Eine Glosse von Iris Hellmuth

In einem voll besetzten Flieger auf den nächsten Kontinent zu reisen kann ungefähr so reizvoll sein, wie mit zwei Dutzend Kollegen ein Großraumbüro zu teilen: Es dauert nicht lang, und man ist ziemlich genervt. Wofür im Grunde niemand etwas kann. Der Mensch ist einfach nicht dazu gemacht, andere Menschen gern niesen zu hören, dasselbe gilt meines Wissens auch für Schmatzen, Schlürfen, Husten, Kratzen, Fingernägelkauen, Plappern, Gackern, Trommeln, Fluchen, Singen oder Summen.

Nun weiß man nicht, wie der schwedische Musiker Jonas Myrin über seine Mitmenschen denkt, man könnte aber erste Mutmaßungen darüber anstellen, wie seine Mitmenschen über Jonas Myrin denken. Myrin sagte in einem Interview, dass er Lied-Ideen sofort in sein Handy singe, um sie nicht zu vergessen, egal wo er gerade sei: "Neulich bin ich über Nacht geflogen", erzählte er, "im Flugzeug war es dunkel, alle haben geschlafen. Ich habe mir eine Decke über den Kopf gezogen und die ganze Nacht in mein Handy gesungen."

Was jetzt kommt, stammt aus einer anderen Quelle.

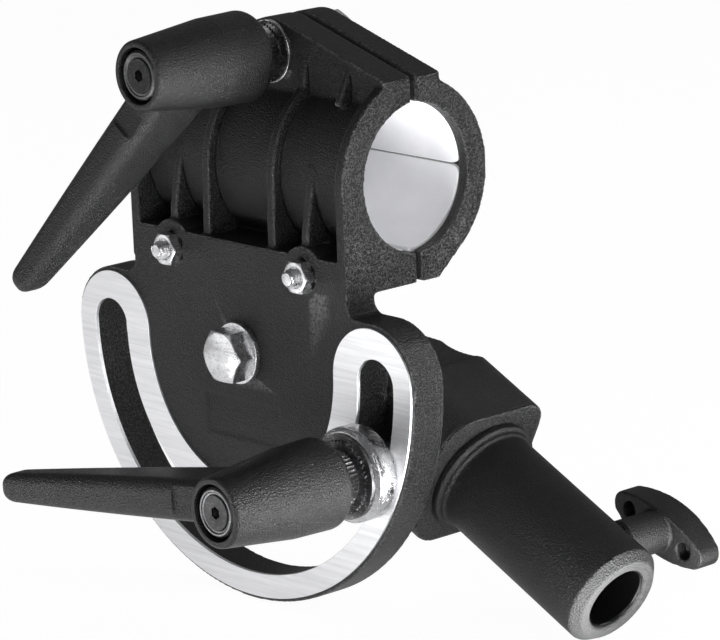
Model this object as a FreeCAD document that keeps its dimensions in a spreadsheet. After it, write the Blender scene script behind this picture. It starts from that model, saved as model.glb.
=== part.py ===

Alle haben geschlafen? Das halte ich für ein Gerücht. Selten sitzt man schließlich in einem Flugzeug ganz allein, es sei denn, man heißt Paul McCartney oder Bono Vox. Nein, meistens sitzt da ein Nachbar. Und vielleicht sollte man gleich mal damit anfangen, die Nachrichtenagenturen parallel auf folgende Meldung zu durchsuchen: "Notlandung in Hamburg: Flugpassagier schlägt auf singenden Sitznachbarn ein." Jede Meldung hat schließlich eine Vorgeschichte.